Der Direktor der Bildungsstätte Anne Frank, Meron Mendel, sagte: „Die Documenta-Leitung muss hier intervenieren und dieses Kunstwerk sofort entfernen. Es enthält eindeutige antisemitische Motive.“ Die hessische Kultusministerin Angela Dorn(Grüne) reagierte empört, für den Zentralrat der Juden in Deutschland schrieb Präsident Josef Schuster: „Für seine Bedenken gegenüber der diesjährigen Documenta wurde der Zentralrat von vielen Seiten kritisiert. Sogar Rassismus wurde uns indirekt vorgeworfen. Es spielt jedoch keine Rolle, woher Künstler kommen, die Antisemitismus verbreiten. Kunstfreiheit endet dort, wo Menschenfeindlichkeit beginnt. Auf der Documenta wurde diese rote Linie überschritten. Die Verantwortlichen müssen jetzt ihrer gesellschaftlichen Verantwortung gerecht werden und Konsequenzen ziehen.“
Man fragt sich angesichts dieses Skandals, der an Peinlichkeit nicht zu überbieten ist, wer alles das Bild vorher gesehen hat? Wusste, was auf Kassel zukommen könnte, auf Deutschland? Diese Debatte trifft uns ja alle. Oder haben wir das alles vergessen, verdrängt, was vor 77 Jahren mit dem Ende des 2. Weltkrieges und der Nazi-Herrschaft aufhörte? Warum hat man zugelassen, dass so ein Schandwerk aufgehängt wird, das Juden in übelster Weise diffamiert? Wo waren de Kuratoren, wo die Documenta GmbH, die Verantwortlichen der Stadt Kassel, die der hessischen Regierung?
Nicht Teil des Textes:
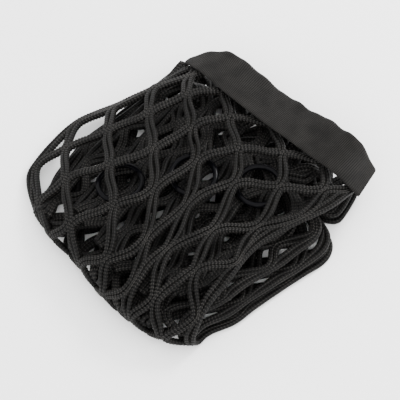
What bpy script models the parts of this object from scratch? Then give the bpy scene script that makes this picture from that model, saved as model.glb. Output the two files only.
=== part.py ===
"""A knotless cargo net with an elastic band along one end, folded up flat.

The net is laid out flat as a lattice of columns (along the band) and half rows (away from it). One
function, fold_point, carries any point of that flat net to its place in the folded bundle. The top run
lies over the whole pile, curls down over its front and passes under it as the bottom run. From there the
net goes back and forth in three more runs inside. X runs along the band, Y towards the band and Z up. In
the end all pieces move together, so that the origin is at the middle of the bundle's box, on the surface
that it rests on.
"""

import math

import bmesh
import bpy
from mathutils import Matrix, Vector

MM = 0.001

# Cord and band
CORD_WIDTH = 5.8 * MM
CORD_THICK = 5 * MM
CORD_EDGE_SHARE = 0.5  # thickness at a cord's two sides, as a share of its middle
BAND_THICK = 2 * MM
# All lengths from here on that lack MM, in tables and beside them, are in millimetres too.

# The flat net
LAST_COLUMN = 5.5  # the net is cut off halfway through its last cells
LAST_ROW = 40
CURVED_LEG = 0.35  # how far a cord bends towards its joints, from 0, straight, to 1
TOP_SEGMENTS = 3
PLAIN_SEGMENTS = 1
TURN_PER_SEGMENT = math.radians(60)  # round a fold
TURN_SAMPLES = 12
NORMAL_STEP = 0.01  # columns or half rows
MITRE_REACH = 0.8  # the most of a segment's length that a sharp corner between two cords fills
SHARPEST_MITRE = -0.9  # cosine
INSET = 0.02  # any small inset that keeps the cells' faces apart until the corners are placed

# The top run, a line for each second row of joints: their places, at columns 0 to 6. The first line is
# sewn on under the band. The last is where the net turns under, at the front of the pile.
TOP_ROWS = (
    {
        "x": (-72, -63, -48, -8, 36, 70, 88),
        "y": (62, 66, 72, 71, 71, 71, 68),
        "z": (14, 18, 25, 31, 31, 26, 15),
    },
    {
        "x": (-84, -72, -46, -12, 33, 70, 75),
        "y": (30, 36, 41, 45, 46, 41, 31),
        "z": (9, 24, 36, 38.5, 38.5, 35.5, 32),
    },
    {
        "x": (-101, -73, -35, -7, 24, 56, 67),
        "y": (-15, -10, -7, 4, 7, -7, -16),
        "z": (7, 26, 38.5, 38.5, 38.5, 36, 32),
    },
    {
        "x": (-99, -68, -26, 6, 20, 46, 80),
        "y": (-51, -57, -57, -63, -60, -59, -56),
        "z": (6, 25, 38.5, 38.5, 38.5, 37, 30),
    },
    {
        "x": (-69, -53, -24, 2, 29, 55, 78),
        "y": (-80, -89, -98, -107, -110, -102, -82),
        "z": (5, 12, 15, 16, 16, 13, 8),
    },
)
TABLE_COLUMNS = 6
CURL_ROW = 6  # where the top run starts to curl down
FRONT_ROW = 8
UNDER_ROW = 9.5  # where it lies flat under the pile
UNDER_Y = 16  # how far back from the front
SPREAD_ROW = 11  # where the joints under the pile are evenly spaced again

# The folds after that, in order along the net: the row that each falls on, its furthest Y, and how much
# less far it reaches at the net's two sides.
FOLDS = (
    {"name": "under the front", "row": UNDER_ROW, "y": -90, "bow": 0},
    {"name": "low back", "row": 17.3, "y": 76, "bow": 12},
    {"name": "inner front", "row": 25.3, "y": -90, "bow": -22},
    {"name": "high back", "row": 33, "y": 68, "bow": 26},
    {"name": "loose end", "row": LAST_ROW, "y": -80, "bow": -22},
)

# The runs between those folds, from the lowest: the height of its cords' middle, in the thick of the pile
# and along its thinner left side, X of the net's left side, and how far the right side stays in from the rim.
RUNS = (
    {"name": "bottom", "z": 1.2, "side_z": 1.2, "left": -72, "inset": 0},
    {"name": "second", "z": 9.6, "side_z": 8, "left": -69, "inset": 3},
    {"name": "third", "z": 18, "side_z": 14.5, "left": -61, "inset": 10},
    {"name": "fourth", "z": 26.4, "side_z": 21, "left": -52, "inset": 26},
)
THIN_SIDE = (-60, -18)  # X, from the thin side to the thick of the pile
RIM = (68, 77, 82, 86, 90, 95, 80, 82, 76)  # X of the pile's right side, evenly spaced in Y
RIM_REACH = 80  # from Y = -RIM_REACH to RIM_REACH

# The band: places along its inner and its outer side, evenly spaced along it.
BAND_PATHS = {
    "inner": {
        "x": (-69, -50, -30, -10, 10, 30, 50, 70, 88),
        "y": (62, 60, 58, 56, 55, 55, 55, 56, 58),
        "z": (27, 35, 40, 42, 42.5, 42.5, 42, 39.5, 26),
    },
    "outer": {
        "x": (-70, -54, -33, -10, 10, 30, 50, 69, 81),
        "y": (76, 85, 87, 87, 87, 87, 87, 87, 87),
        "z": (5, 23, 31.5, 31.5, 33, 35, 37.5, 34.5, 14),
    },
}
BAND_SIDES = (28, 3)  # steps along it and across it

# Rings that lie loose between the fourth and the top runs: their middles, and how far the right side of
# each is raised
RING_RADIUS = 15 * MM  # to the middle of the bar
BAR_RADIUS = 2 * MM
RING_SIDES = (20, 6)  # round the ring and round its bar
RINGS = (
    {"x": -39, "y": -37, "z": 28.8, "raised": math.radians(10)},
    {"x": -4, "y": -2, "z": 31.3, "raised": 0},
    {"x": 35, "y": 20, "z": 31.3, "raised": 0},
)

COLOURS = {
    "net": ((0.016, 0.015, 0.014, 1), 0.85, 0.0),
    "elastic_band": ((0.035, 0.032, 0.030, 1), 0.8, 0.0),
    "ring": ((0.02, 0.02, 0.022, 1), 0.25, 0.6),
}


def blend(values, share):
    """A smooth reading of a row of evenly spaced values, for a share from 0 to 1."""
    last = len(values) - 1
    place = min(max(share, 0), 1) * last
    index = min(int(place), last - 1)
    before = values[max(index - 1, 0)]
    start, end = values[index], values[index + 1]
    after = values[min(index + 2, last)]
    f = place - index
    slope_in, slope_out = (end - before) / 2, (after - start) / 2
    return (
        start * (1 - 3 * f**2 + 2 * f**3)
        + end * (3 * f**2 - 2 * f**3)
        + slope_in * (f - 2 * f**2 + f**3)
        + slope_out * (f**3 - f**2)
    )


def ease(value, low, high):
    """0 below low, 1 above high, and a smooth rise between."""
    f = min(max((value - low) / (high - low), 0), 1)
    return f * f * (3 - 2 * f)


def mix(start, end, share):
    return start + (end - start) * share


def top_place(column, row):
    """X, Y and Z on the top run, as its table has them."""
    return [
        blend([blend(line[axis], column / TABLE_COLUMNS) for line in TOP_ROWS], row / FRONT_ROW)
        for axis in ("x", "y", "z")
    ]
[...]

Das Kunstwerk war und ist ja mit seiner Fläche von 100 Quadratmetern nicht zu übersehen.
Die Documenta 2022 soll eine Weltkunstschau sein, auf der das erste Mal der Süden der Welt mit dem Norden des Erdballs diskutiert. Noch einmal Claudia Roth: „Die Menschenwürde, der Schutz gegen Antisemitismus wie auch gegen Rassismus und jede Form der Menschenfeindlichkeit sind die Grundlagen unseres Zusammenlebens, und hier findet auch die Kunstfreiheit ihre Grenzen“: Mir scheint, dass die Kritik des Bundespräsidenten bei der Eröffnung der Documenta ziemlich passend war, auch wenn er nicht auf das Schandbild einging. Die Freiheit der Kunst umfasse auch die Freiheit, Israel zu kritisieren. So sei die Kritik an der israelischen Politik wie etwa dem Siedlungsbau berechtigt. „Wo Kritik an Israel umschlägt in die Infragestellung seiner Existenz, ist die Grenze überschritten. Als deutscher Bundespräsident halte ich für mein Land fest: die Anerkennung Israels ist bei uns Grundlage und Voraussetzung der Debatte.“ Er bemängelte, dass auf der diesjährigen Documenta „wohl keine jüdischen Künstlerinnen oder Künstler aus Israel vertreten sind.“ Und dass die Diskussionsreihe „We need to talk“ nicht stattfindet. Für derlei Debatten nannte der Präsident eine Bedingung: „Niemand, der in Deutschland als Debattenredner ernstgenommen werden will, kann zu Israel sprechen, aber zu sechs Millionen ermordeten Juden schweigen.“
Die Blamage ist groß. Eine Verleumdung israelischer Juden in Deutschland, mitten in einer Weltkunstschau. Wer hätte das für möglich gehalten?